Once again, pressure of a distasteful, quasi-religious nature was brought bear not to invoke this right; one father, who signalled his intention to withstand this pressure, was actually himself summoned to a Beth Din to answer the charge that, by insisting on his legal rights, he was guilty of having committed a grave religious infraction.

Before any Charedi analyst starts putting finger to word-processor to condemn me for singling out his or her community, let me add that this mind-set extends well beyond the Charedim.

In 2008, I was privileged to address, at the Regent's Park Mosque, a conference hosted by the Islamic Sharia Council of the UK. I was asked to talk to the conference on the interface between Jews, Judaism and English Law.

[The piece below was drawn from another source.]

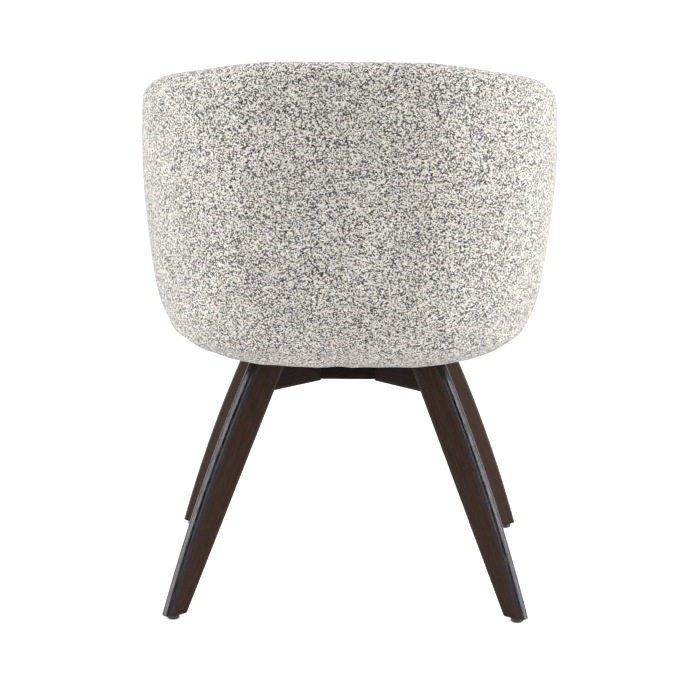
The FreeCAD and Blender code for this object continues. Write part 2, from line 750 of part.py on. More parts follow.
tee_body = doc.addObject("PartDesign::Body", "tee_nut_master")
tee_profile = new_sketch(tee_body, "XZ_Plane", "tee_profile")
draw_outline(tee_profile, (
    ("Sizes.bolt_diameter / 2", "-Sizes.tee_nut_length"),
    ("Sizes.tee_nut_barrel / 2", "-Sizes.tee_nut_length"),
    ("Sizes.tee_nut_barrel / 2", "-Sizes.tee_nut_sheet"),
    ("Sizes.tee_nut_flange / 2", "-Sizes.tee_nut_sheet"),
    ("Sizes.tee_nut_flange / 2", "0"),
    ("Sizes.bolt_diameter / 2", "0"),
))
tee_body.Tip = revolve(tee_body, tee_profile)
tee_places = [turned(direction).multiply(
    Placement(Vector(size("seat_bolt_radius"), 0, deck_bottom), Rotation()))
    for direction in LEG_DIRECTIONS.values()]
tee_nuts = group_copies("tee_nuts", tee_body, tee_places)

DECK_SCREW_ANGLES = (30, 90, 150, 210, 270, 330)
deck_screw_points = [
    Vector(size("deck_screw_radius") * math.cos(math.radians(angle)),
           size("deck_screw_radius") * math.sin(math.radians(angle)) - size("seat_offset"), board_bottom)
    for angle in DECK_SCREW_ANGLES]
deck_screws = group_copies("deck_screws", screw_body, screw_places(deck_screw_points, UP))

# Screws through the band's foot into the deck's edge, each square to the curve
BAND_SCREW_ANGLES = (-185, -176, -150, -120, -90, -60, -30, -4, 5)
band_bottom = deck_top - size("band_lap")
band_screw_level = deck_top - size("band_lap") / 2
band_screw_places = []
head_recesses = []
for angle in BAND_SCREW_ANGLES:
    centre, radius = outline_arcs(band_half_width, angle, angle + 1)[0][:2]
    outward = Vector(math.cos(math.radians(angle)), math.sin(math.radians(angle)), 0)
    head = centre + outward * (radius - size("band_screw_sink")) + Vector(0, 0, band_screw_level)
    band_screw_places += screw_places([head], -outward)
    head_recesses.append(Part.makeCylinder(size("screw_head_diameter") / 2, size("band_thickness"),
                                           head, outward))
band_screws = group_copies("band_screws", screw_body, band_screw_places)

board_plan = plate_solid(size("board_half_width"), board_bottom, size("board_thickness"))
board_blank = solid_feature("board_blank", board_plan)
board_bore = doc.addObject("Part::Cylinder", "board_bore")
board_bore.setExpression("Radius", "Sizes.board_bore / 2")
board_bore.setExpression("Height", "Sizes.board_thickness")
board_bore.setExpression("Placement.Base.z", BOARD_BOTTOM)
drilled("swivel_board", board_blank, [board_bore, seat_bolts, tee_nuts, deck_screws])

deck_plan = plate_solid(band_half_width, deck_bottom, size("deck_thickness"), band_thickness)
deck_blank = solid_feature("deck_blank", deck_plan)
drilled("seat_deck", deck_blank, [deck_screws, band_screws])


def below_rim(clearance):
    """Make the half space below the sloping rim, lowered by a clearance."""
    reach = 500.0
    middle = size("rim_height") + size("rim_slope") * size("rim_height_at") - clearance
    rise = size("rim_slope") * reach
    corners = [Vector(-reach, -reach, 0), Vector(-reach, reach, 0),
               Vector(-reach, reach, middle - rise), Vector(-reach, -reach, middle + rise)]
    return Part.Face(Part.makePolygon(corners + corners[:1])).extrude(Vector(2 * reach, 0, 0))


def leaning_arc(centre, radius, first, last, profile):
    """Turn a profile of (distance out from the radius, height) about an arc's centre."""
    direction = Vector(math.cos(first), math.sin(first), 0)
    corners = [centre + direction * (radius + out) + Vector(0, 0, height) for out, height in profile]
    face = Part.Face(Part.makePolygon(corners + corners[:1]))
    return face.revolve(centre, UP, math.degrees(last - first))


def build_band():
    """Build the band arc by arc: upright where it laps the deck, then flaring up to the rim."""
    flare = size("band_flare")
    outside = ((0, band_bottom), (0, deck_top), (flare, ABOVE_RIM))
    profile = outside + tuple((out - band_thickness, height) for out, height in reversed(outside))
    end_angle = size("band_end_angle")
    pieces = [leaning_arc(*arc, profile)
              for arc in outline_arcs(band_half_width, -180 - end_angle, end_angle)]
    band = pieces[0].fuse(pieces[1:]).removeSplitter()
    return band.common(below_rim(size("band_below_rim")))


ABOVE_RIM = 850.0
band_plan = build_band()
band_blank = solid_feature("band_blank", band_plan)
drilled("back_band", band_blank, [band_screws, solid_feature("recesses", Part.makeCompound(head_recesses))])


# Upholstered tub: a round-bottomed bowl whose wall rises in a C round the back and sides

BOWL_LEVELS = (355.0, 356.5, 360.0, 368.0, 378.0)
WALL_LEVELS = (415.0, 450.0, 500.0)
RIM_STEPS = 4
platform = deck_top + size("platform_padding")
straight_from = size("tub_straight_from")


def wall_at(level):
    """Give the wall's thickness at a level: its inside leans out in a straight line to the rim."""
    share = (level - platform) / (straight_from - platform)
    foot = size("wall_foot_inside")
    inside = foot + (size("tub_half_width") - size("wall_thickness") - foot) * share
    return tub_half_width(level) - inside


def build_rim():
    """Loft the rolled rim: level outlines, each further in and higher, slanted to the rim's slope.

    At turn t of the quarter circle the outline is drawn in by R (1 - cos t) and lies R (1 - sin t)
    below the crest.
    """
    half_width = size("tub_half_width")
    thickness = size("wall_thickness")
    radius = size("rim_radius")
    crest = size("rim_height") + size("rim_slope") * size("rim_height_at")
    slant = FreeCAD.Matrix()
    slant.A32 = -size("rim_slope")
    wires = []
    for step in range(RIM_STEPS + 1):
        turn = math.pi / 2 * step / RIM_STEPS
        height = crest - radius * (1 - math.sin(turn))
        wire = wall_outline(half_width, thickness, height, radius * (1 - math.cos(turn)))
        wires.append(wire.transformGeometry(slant))
    return Part.makeLoft(wires, True, True)


def build_tub():
    """Join the bowl, the wall and the rolled rim, and hollow out the seats of the frame."""
    bowl = Part.makeLoft([closed_outline(tub_half_width(level), level)
                          for level in BOWL_LEVELS + (platform,)], True, True)
    wires = [wall_outline(tub_half_width(level), wall_at(level), level)
             for level in (platform,) + WALL_LEVELS + (straight_from,)]
    lower_wall = Part.makeLoft(wires, True, True)
    upper_wall = Part.Face(wires[-1]).extrude(Vector(0, 0, ABOVE_RIM - straight_from))
    upper_wall = upper_wall.common(below_rim(size("rim_radius")))
    shell = bowl.fuse([lower_wall, upper_wall, build_rim()])
    opening = plate_solid(size("opening_half_width"), size("tub_bottom"),
                          board_bottom - size("tub_bottom"))
    return shell.cut([opening, board_plan, deck_plan, band_plan])


keep(solid_feature("tub_upholstery", build_tub()), "tub_upholstery")


# Seat cushion: a crowned cushion between the arms that runs out over the front edge

def arc_from(start, heading, end):
    """Make the arc that leaves start along a heading and reaches end."""
    chord = end - start
    swing = heading.getAngle(chord) / 2
    side = (heading - chord.normalize() * math.cos(2 * swing)).normalize()
    middle = (start + end) * 0.5 + side * (start.distanceToPoint(end) / 2 * math.tan(swing))
    return Part.Arc(start, middle, end)


def cushion_outline(share, level):
    """Make the cushion's outline, drawn in to a share of its full size about its middle.

    The back and sides follow the tub's inside. Past the arms the sides run forward, and the front
    edge is a long shallow arc with round corners.
    """
    turn = size("cushion_turn_angle")
    rear = outline_arcs(tub_half_width(platform), -180 - turn, turn,
                        wall_at(platform) + size("cushion_gap"))
    front = size("tub_half_width") * size("rear_share") + size("seat_offset")
    corner = size("cushion_corner")
    shoulder_level = front - size("cushion_front_bow")
    centre, radius, opening, last = rear[-1]
    start = centre + Vector(math.cos(last), math.sin(last), 0) * radius
    neck = Vector(size("cushion_neck"), size("cushion_neck_at"), 0)
    side_end = Vector(neck.x - size("cushion_neck_draw"), shoulder_level - corner, 0)
    nose = side_end + Vector(-corner, corner, 0)
    turning = side_end + Vector(math.cos(math.pi / 4) - 1, math.sin(math.pi / 4), 0) * corner
    right = [
        arc_from(start, Vector(-math.sin(last), math.cos(last), 0), neck),
        Part.LineSegment(neck, side_end),
        Part.Arc(side_end, turning, nose),
    ]
    edges = [arc_edge(*arc, 0) for arc in rear] + [piece.toShape() for piece in right]
    edges.append(Part.Arc(nose, Vector(0, front, 0), Vector(-nose.x, nose.y, 0)).toShape())
    edges += [piece.toShape().mirror(Vector(), Vector(1, 0, 0)) for piece in reversed(right)]
    outline = Part.Wire(edges)
    outline.scale(share, Vector(0, (front - size("wall_foot_inside")) / 2, 0))
    outline.translate(Vector(0, 0, level))
    return outline


FOOT_STEPS = 2
SIDE_STEPS = 4
CROWN_STEPS = 2


def build_cushion():
    """Loft the cushion from its flat underside, out round its sides and in over its crown.

    The side is two quarter ellipses, and the crown falls away from its middle by the square of
    the distance.
    """
    bottom = platform + size("cushion_rise")
    widest = bottom + size("cushion_foot_rise")
    shoulder = size("cushion_top") - size("cushion_crown")
    foot_draw = size("cushion_foot_draw")
    edge_draw = size("cushion_edge_draw")
    summit = size("cushion_summit")
    wires = []
    for step in range(FOOT_STEPS):
        angle = math.pi / 2 * step / FOOT_STEPS
        wires.append(cushion_outline(1 - foot_draw * (1 - math.sin(angle)),
                                     widest - size("cushion_foot_rise") * math.cos(angle)))
    for step in range(SIDE_STEPS + 1):
        angle = math.radians(size("cushion_edge_turn")) * step / SIDE_STEPS
        edge_share = 1 - edge_draw * (1 - math.cos(angle))
        edge_level = widest + (shoulder - widest) * math.sin(angle)
        wires.append(cushion_outline(edge_share, edge_level))
    rise = size("cushion_top") - edge_level
    for step in range(1, CROWN_STEPS + 1):
        fall = 1 - step / CROWN_STEPS
        share = summit + fall * (edge_share - summit)
        wires.append(cushion_outline(share, edge_level + rise * (1 - fall ** 2)))
    return Part.makeLoft(wires, True, True)


keep(solid_feature("seat_cushion", build_cushion()), "seat_cushion")


# Dust cover under the seat, with a window for the turntable, and its staples

cover_bottom = board_bottom - size("cover_thickness")
cover_plan = plate_solid(size("opening_half_width") - size("cover_gap"), cover_bottom,
                         size("cover_thickness"))
cover_blank = solid_feature("cover_blank", cover_plan)
cover_window = doc.addObject("Part::Box", "cover_window")
cover_window.setExpression("Length", "Sizes.cover_window")
cover_window.setExpression("Width", "Sizes.cover_window")
cover_window.setExpression("Height", "Sizes.cover_thickness")
window_half = size("cover_window") / 2
cover_window.Placement = Placement(Vector(-window_half, -window_half, cover_bottom), Rotation())
drilled("dust_cover", cover_blank, [cover_window])

wire = size("staple_wire")
staple_half = size("staple_width") / 2
staple_leg = size("staple_leg")
staple_corners = [Vector(-staple_half, 0, -wire), Vector(staple_half, 0, -wire),
                  Vector(staple_half, 0, staple_leg), Vector(staple_half - wire, 0, staple_leg),
                  Vector(staple_half - wire, 0, 0), Vector(wire - staple_half, 0, 0),
                  Vector(wire - staple_half, 0, staple_leg), Vector(-staple_half, 0, staple_leg)]
staple_face = Part.Face(Part.makePolygon(staple_corners + staple_corners[:1]))
staple = solid_feature("staple_master", staple_face.extrude(Vector(0, wire, 0)))
STAPLE_STEP = 20
staple_places = []
for angle in range(0, 360, STAPLE_STEP):
    centre, radius = outline_arcs(size("staple_half_width"), angle, angle + 1)[0][:2]
    outward = Vector(math.cos(math.radians(angle)), math.sin(math.radians(angle)), 0)
    place = centre + outward * radius + Vector(0, 0, cover_bottom)
    staple_places.append(Placement(place, Rotation(UP, angle + 90)))
group_copies("cover_staples", staple, staple_places)


# Check and write every sub-part

doc.recompute()
for thing in doc.Objects:
    if "Invalid" in thing.State or "Error" in thing.State:
        raise RuntimeError("%s did not build: %s" % (thing.Label, thing.State))
for node in nodes:
    if node.Shape.isNull() or not node.Shape.isValid():
        raise RuntimeError("%s has no valid shape" % node.Label)
for node in nodes:
    node.Shape.exportStep("parts/%s.step" % node.Label)
    print("%-22s %2d solids %10.1f mm3" % (node.Label, len(node.Shape.Solids), node.Shape.Volume))
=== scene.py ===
import logging
import math
from dataclasses import dataclass, field
from enum import Enum
from typing import Any, Sequence

import bmesh
import bpy
import numpy as np
from mathutils import Matrix, Vector


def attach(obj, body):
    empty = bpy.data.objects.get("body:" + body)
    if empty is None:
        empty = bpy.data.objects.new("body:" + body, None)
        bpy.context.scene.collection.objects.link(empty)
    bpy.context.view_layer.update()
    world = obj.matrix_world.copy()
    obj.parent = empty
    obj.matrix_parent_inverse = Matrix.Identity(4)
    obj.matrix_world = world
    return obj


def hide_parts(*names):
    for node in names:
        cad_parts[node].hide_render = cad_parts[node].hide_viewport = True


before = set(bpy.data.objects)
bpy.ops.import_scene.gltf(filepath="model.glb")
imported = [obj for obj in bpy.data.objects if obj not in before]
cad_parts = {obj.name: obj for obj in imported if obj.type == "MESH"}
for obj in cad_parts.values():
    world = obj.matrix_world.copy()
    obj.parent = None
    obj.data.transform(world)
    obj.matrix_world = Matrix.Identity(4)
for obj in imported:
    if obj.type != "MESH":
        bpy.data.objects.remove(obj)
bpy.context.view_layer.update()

# Looks of the swivel dining chair: metres, +Z up, the origin on the swivel axis at floor level,
# and the sitter faces +Y. The camera stands behind the chair, as in the photograph.

log = logging.getLogger("dining_chair")
MM = 0.001
TURN = 2 * math.pi


class Slot(Enum):
    """Material slots of the record that pieces take their finish from."""

    DARK_WOOD = "dark_wood"
    BEECH = "beech"
    NYLON = "nylon"
    BLACK_STEEL = "black_steel"
    ZINC = "zinc_steel"
    BRIGHT_STEEL = "bright_steel"
    CAGE = "cage_plastic"
    PLYWOOD = "plywood"
    BOUCLE = "boucle"
    LINING = "lining"


class Body(Enum):
    """Rigid bodies of the chair's frame."""

    BASE = "base"
    BEARING = "bearing"
    SEAT = "seat"


class Corner(Enum):
    """The four legs and arms, with the direction of each about the swivel axis."""

    FRONT_RIGHT = 45
    FRONT_LEFT = 135
    REAR_LEFT = 225
    REAR_RIGHT = 315


# Node wiring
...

I shocked my audience by pointing out that, during the 1970s, the Board of Deputies persuaded the government to permit it - the Board - to establish panels that were empowered to vet Jewish applicants for Sunday trading registration, conduct the most searching inquiries and, if thought fit, deny a Jew the right to trade on a Sunday in "non-exempted" goods.

In my professional judgment, the manner in which these (now abolished) panels operated was, in general, disgraceful. But why had the Board established them? Frankly, in order to protect the communal image and prevent cases of Jews flouting the archaic Sunday-trading laws from reaching the public courts.

Religiously based tribunals - Muslim or Jewish (or, for that matter, Anglican) - have their place. They can usefully complement the law of the land. But they must never be permitted to replace it.